While most states operate with some tax or spending limits, TABOR is the most restrictive in the nation. Some of the restrictions in TABOR make sense. Colorado voters strongly support its two main ideas: Limiting government growth and requiring voter approval of all tax increases. But the devil is in the details. In truth, TABOR has created a stranglehold on government services — from public health to education to transportation — and will make it much more difficult to recover from the current economic downturn.

Supporters like to credit the law with contributing to the economic boom of the 1990s, even though there is no evidence to support this claim. What has been proven is that the amendment has not allowed essential services, such as education and human services programs, to keep pace with need or growth and has also impaired the state’s ability to invest and innovate for the future.

The "Taxpayers Bill of Rights" has shrunk Colorado’s already-lean programs to anorexic levels. By 2000, Colorado had fallen to 50th  in K-12 spending per $1,000 of personal income. By that same year, the state spent less than most other states on public health care services (as a percent of GSP), was at the bottom in on-time immunization rates, was at the bottom in prenatal care, had the highest rate of uninsured low-income children in the nation, was almost last among states in high school graduation rates, ranked almost last in state investment in higher education and the arts, and had a growing list of unfunded highway projects.

This precipitous slide in services was created because the state couldn’t use all the money it was collecting from the state’s already-low taxes. Instead, TABOR mandated $3.2 billion in rebates to taxpayers. This retreat from public service occurred as Colorado outpaced the nation in personal income during the last decade.

And then the economy sputtered. By November 2002, Colorado had the third worst budget gap in the nation. But the "Taxpayers Bill of Rights" formula is not linked to productivity and cannot respond to the ups and downs of the economic cycle. Services in Colorado will never recover from the cuts made during the economic downturn because TABOR permanently lowers the base from which limits are calculated (the "ratcheting effect"). The ratcheting effect has had such a serious impact on Colorado’s fiscal well being that even the state’s conservative governor, a staunch supporter of TABOR, recently predicted that it will be changed.

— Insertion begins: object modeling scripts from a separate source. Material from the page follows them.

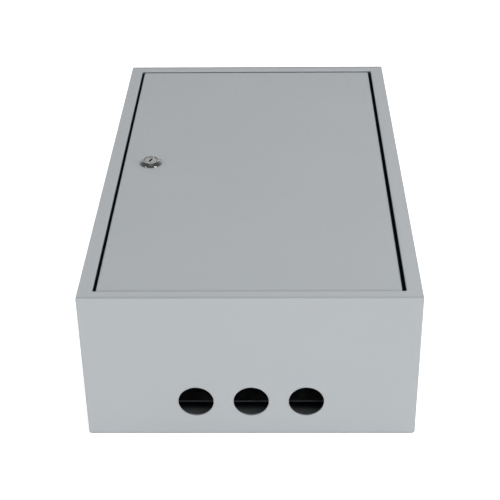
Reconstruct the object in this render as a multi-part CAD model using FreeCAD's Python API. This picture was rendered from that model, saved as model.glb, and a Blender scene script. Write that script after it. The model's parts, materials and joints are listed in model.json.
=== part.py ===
"""Wall-mounted sheet-steel meter and distribution enclosure, 300 x 500 x 150 mm.

Frame: the origin is the centre of the back face.  +Z points out of the wall through the door,
+Y points up the wall and +X points right, as seen from the front.  All lengths are millimetres.
"""
import FreeCAD, Part
import math
import os

V = FreeCAD.Vector

# Enclosure
WIDTH = 300.0
HEIGHT = 500.0
DEPTH = 150.0
SHEET = 1.2
BACK_BEND_R = 3.0
FRONT_BEND_R = 1.2
WELD_FLANGE = 9.8
TAB_DEPTH = 8.5
TAB_CLEARANCE = 12.0

# Cable entries in the bottom wall and the fixing holes in the back
CABLE_HOLE_R = 16.0
CABLE_HOLE_PITCH = 50.0
CABLE_HOLE_Z = 37.2
WALL_HOLE_R = 4.0
WALL_HOLE_X = 130.0
WALL_HOLE_Y = 225.0

# Front frame: a flat ring with a return wall, a ledge and an upturned lip around the opening
FRAME_LEFT = 13.1
FRAME_RIGHT = 14.1
FRAME_TOP = 13.3
FRAME_BOTTOM = 11.5
FRAME_EDGE_R = 1.0
PLATE_OUTER_R = 0.9
PLATE_INNER_R = 0.25
WELD_SEAM = 0.5
OPENING_R = 1.6
LEDGE_TOP = 133.0
LIP_TOP = 143.5
LIP_LEFT = -122.5
LIP_RIGHT = 112.0
LIP_TOP_Y = 222.0
LIP_BOTTOM_Y = -224.5

# Door pan
DOOR_RECESS = 1.0
DOOR_LEFT = -134.3
DOOR_RIGHT = 132.5
DOOR_TOP = 235.2
DOOR_BOTTOM = -236.9
DOOR_EDGE_R = 1.5
DOOR_CORNER_R = 1.8
DOOR_FOLD = 12.0
DOOR_FRONT = DEPTH - DOOR_RECESS
DOOR_BACK = DOOR_FRONT - SHEET

# Door seal, a foam strip stuck to the door, pressed by the lip
SEAL_WIDTH = 7.0
SEAL_THICK = 4.0

# Hidden pin hinges
PIVOT_X = 126.05
PIVOT_Z = 143.0
HINGE_Y = 195.0
BRACKET_TOP = 143.4
PIN_R = 2.5
PIN_LENGTH = 34.0
PIN_HEAD_R = 3.6
PIN_HEAD = 1.6
KNUCKLE_R = 4.0
KNUCKLE_LENGTH = 21.6
RUNNING_GAP = 0.05
LUG_THICK = 2.5
LUG_OFFSET = 12.5
HINGE_PLATE = 2.0

# Cam lock
LOCK_X = -106.8
LOCK_Y = 2.5
BARREL_R = 9.0
BARREL_FLAT = 8.0
BARREL_BACK = 133.4
LOCK_HOLE_GAP = 0.15
LOCK_WASHER_R = 11.3
LOCK_WASHER_PLAY = 0.1
LOCK_NUT_HALF_FLATS = 11.0
LOCK_NUT_THICK = 4.0
BEZEL_R = 11.6
BEZEL_TOP_R = 8.9
BEZEL_RIM = 0.6
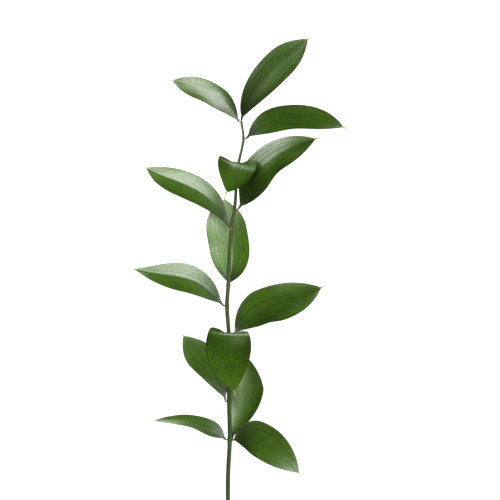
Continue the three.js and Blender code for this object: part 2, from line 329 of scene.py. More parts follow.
def read_points(piece: bpy.types.Object) -> np.ndarray:
    """Points of a mesh in the layout, in millimetres."""
    return read_vectors(piece.data.vertices, "co") / MM - LAYOUT_ORIGIN


def write_attribute(piece: bpy.types.Object, name: str, values: np.ndarray) -> None:
    """Stores one number for each vertex under a name."""
    attribute = piece.data.attributes.new(name, "FLOAT", "POINT")
    attribute.data.foreach_set("value", values.astype(np.float32).ravel())


def read_attribute(piece: bpy.types.Object, name: str) -> np.ndarray:
    """Reads what write_attribute stored.

    Args:
        piece: The mesh object.
        name: Name of the numbers.

    Returns:
        One number for each vertex.
    """
    values = np.empty(len(piece.data.vertices), np.float32)
    piece.data.attributes[name].data.foreach_get("value", values)
    return values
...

Far from "protecting" Colorado during the economic downturn, as supporters have claimed, TABOR has put Colorado in an uncompromising vise where families, students, the elderly, the poor, and the sick come in last.

We hope our friends in Wisconsin will look beyond partisan politics and the unsubstantiated rosy picture offered by this bill’s supporters and learn from Colorado’s mistakes. If not, they could be biding farewell to fundamental and critical services and welcoming even more financial woes.


Wade Buchanan is president of The Bell Policy Center, a nonpartisan, nonprofit organization in Colorado.